Tanto na primeira faixa, quanto na segunda, o ouvinte vai acompanhando um percurso indefinido, moldado por acontecimentos extemporâneos, através dos quais sacamos as ambiguidades do jogo de palavras de Saskia e também de suas ideias. A musicalidade da produtora gaúcha explora, desde seus primeiros trabalhos, encaixes rítmicos imperfeitos ou, pelo menos, que fogem a grades e sequências específicas definidas por estilos musicais identificáveis. Talvez até o termo “híbrido” seja ainda insuficiente – ou suficientemente gasto – para falar de seu som.

À medida que o EP avança, Saskia parece liberar ainda mais de si e de seu universo imaginativo. Até surgem algumas características marcantes de seu disco Pq, no qual se destacava um confronto mais direto com a realidade social. Porém, o deboche e a ironia presentes no trabalho de 2019 são mais sutis aqui.

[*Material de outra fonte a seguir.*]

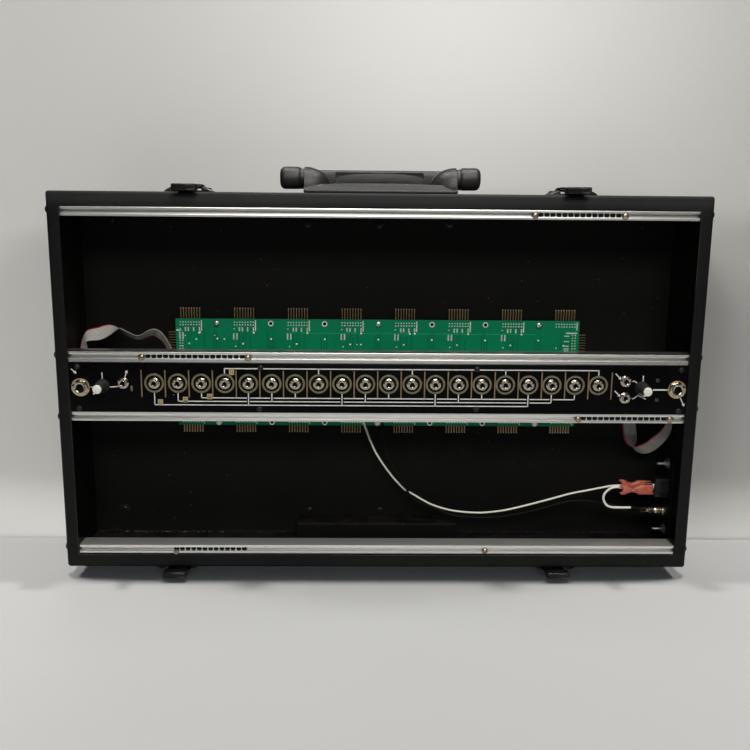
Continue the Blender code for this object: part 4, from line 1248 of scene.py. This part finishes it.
# --------------------------------------------------------- power inlet, right
INLET_Y, ROCKER_Z, SOCKET_Z = 50.0, -103.7, -127.6
PLATE_X0, PLATE_X1 = 276.2, 278.2
plate = Part("inlet_mounting_plate", replaces="inlet_plate", slot="powder_coat", sharp=30)
plate.add(carved(
    box_solid((PLATE_X0, PLATE_X1), about(INLET_Y, 13), (-152.1, -75.1), 0.3),
    box_solid((PLATE_X0 - 3, PLATE_X1 + 3), about(INLET_Y, 6.4), about(ROCKER_Z, 9.2)),
    rod_solid(4.3, -6, 6, (PLATE_X1 - 1, INLET_Y, SOCKET_Z), "+X", 28)), COAT_IN)
BOLT = ([(0, -1.2), (1.3, -1.0)] + thread(-0.4, 10.6, 0.5, crest=1.55, root=1.28)
        + [(1.3, 11.2), (0, 11.4)])


def teeth(angle, k):
    return 1.0 + (0.22 if math.cos(8 * angle) > 0 and k in (1, 2) else 0.0)


for z in (-146.2, -81.0):
    # bolt through the wall: thread, nut and toothed washer inside, head outside
    plate.lathe(BOLT, (PLATE_X0, INLET_Y, z), "-X", STEEL, 16)
    plate.hex_nut((PLATE_X0 - 0.9, INLET_Y, z), "-X", 6.2, 2.3, 1.4, STEEL, turn=0.35)
    plate.ring([(1.7, 0.0), (4.0, 0.15), (4.0, 0.75), (1.7, 0.6)], (PLATE_X0, INLET_Y, z),
               "-X", STEEL, 64, teeth)
    plate.pan_screw((CASE_W / 2, INLET_Y, z), "+X", 3.0, 1.4, BLACK_SCREW, turn=0.3)
plate.done()

switch = Part("rocker_switch_moulding", replaces="power_switch_body", slot="black_plastic",
              sharp=30)
body = box_solid((263.4, 279.4), about(INLET_Y, 6.1), about(ROCKER_Z, 8.8), 0.4)
bezel = box_solid((278.5, 279.7), about(INLET_Y, 7.8), about(ROCKER_Z, 10.8), 0.5, 3)
well = box_solid((271.5, 285), about(INLET_Y, 4.9), about(ROCKER_Z, 8.0))
switch.add(carved(body, well, union=(bezel,)), PLASTIC)
for z in (ROCKER_Z + 3.4, ROCKER_Z - 2.2, ROCKER_Z - 6.6):
    switch.box((256.0, 264.0), about(INLET_Y, 3.0), about(z, 0.4), STEEL, 0.12, 1)
for side in (-1, 1):
    for k in (-1, 1):
        switch.box((268.0, 275.6), (INLET_Y + side * 6.0, INLET_Y + side * 6.5),
                   about(ROCKER_Z + k * 5, 2), PLASTIC, 0.15, 1)
switch.done()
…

“Quarta Rainha” é um solilóquio, em que os pensamentos e preocupações tomam forma dentro de sua cabeça e irrompem na madrugada em claro: “todo mês tem um dia de seca/tento encontrar deus nessa caneta […] todo mês chega mais uma conta/e eu não escuto as palmas quando eu pago à vista”. Nessa música, algo oposto ao que descrevi antes acontece: a imprevisibilidade da construção musical de Saskia parece sair do primeiro plano – ainda que ela continue lá –  e deixa que uma levada mais próxima ao trap ganhe protagonismo, como na música de N.I.N.A ou Tasha & Tracie.

“Quarta Obra”, quarta faixa, chega para quebrar qualquer possível linearidade, seja de ideia, de ritmo ou de poesia. Aqui o grave do bumbo dialoga com sons que lembram improvisos de instrumentos de sopro, soando como uma espécie de techno free jazz. A forma como Saskia a canta lembra o estilo de Laura Diaz, do Teto Preto.

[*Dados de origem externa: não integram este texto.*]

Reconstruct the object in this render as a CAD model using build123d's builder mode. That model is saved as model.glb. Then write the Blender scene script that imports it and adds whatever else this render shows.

Saskia chama sua própria produção de “psico-música”. Ela não chega a se referir à ideia de “psicomagia” do cineasta Alejandro Jodorowsky quando utiliza o termo, mas o explica como um fluxo de criatividade em meio ao caos, cujo resultado é a quebra do padrão sonoro. No entanto, ambos convergem no pressuposto de que atos poéticos concretos são realizações psicológicas que realizam transformações reais.

Afora isso, a música de Saskia e o embate que ela cria com seu padrão rítmico disforme não tem nada a ver com pressupostos da arte branca ocidental. Pelo contrário. Sua capacidade de criar ambiguidade no som, nas letras e em suas performances, que são audíveis no EP através das formas de entoação, dos timbres que ela busca e pela colagem de camadas de voz, recria e reinventa protótipos ou paradigmas. Como dizem os versos “um fim é quase um começo/se eu não me intrometo eu não ultrapasso”.